Yes, it could be useful, if seen as a natural language front-end to a symbolic math package.
That's been done - Wolfram Alpha.
The fact that it's been done is no reason not to do it again. Even if two implementations were somehow a bad thing, Wolfram Alpha is the closedest of closed source, and replacing it with something auditable is a win for science.
Sure, but nobody in academia is going to get anywhere describing their work as writing a replacement for Excel, right?
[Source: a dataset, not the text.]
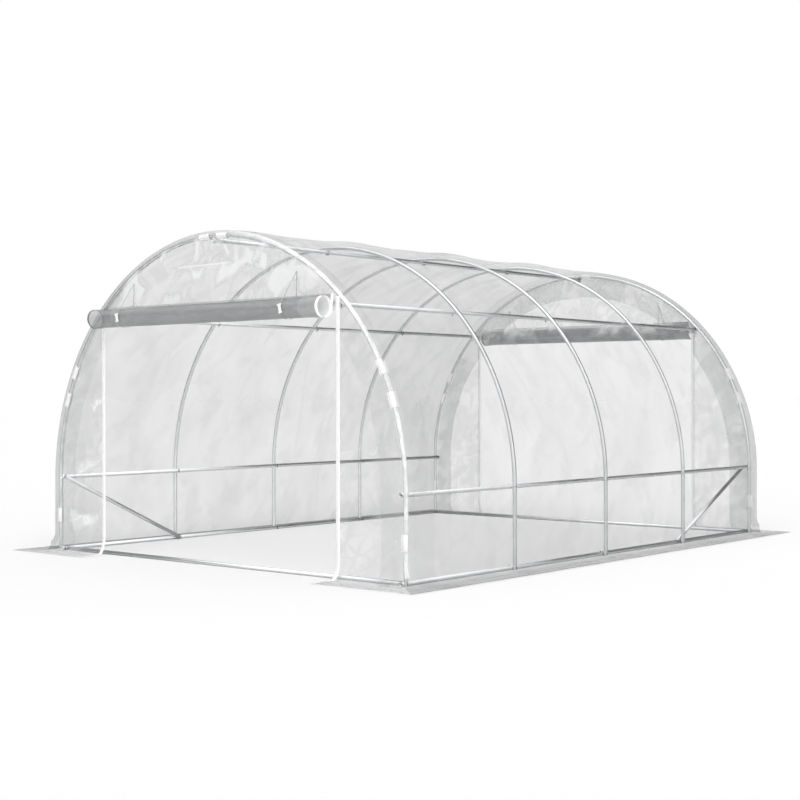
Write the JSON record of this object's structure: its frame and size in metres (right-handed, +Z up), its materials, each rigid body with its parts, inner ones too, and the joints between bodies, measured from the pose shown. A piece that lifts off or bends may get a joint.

I'm certain that, if someone came up with a workable replacement for Excel, then it would have a market in academia. (Would it earn the creator promotions? I think clickbait-y titles are more likely, not less, to get promotions.) I base this largely on the success of TeX in the hard sciences, which, by and large, won't touch Word unless absolutely forced to do so. (At least, that's how it is in math.) This is rather ahistorical, since TeX actually predates Word, but I still believe it.
> So basically they created some sort of general purpose math library, that can automatically detect the type of problem

they likely trained language model on bunch of stack overflow questions or something similar.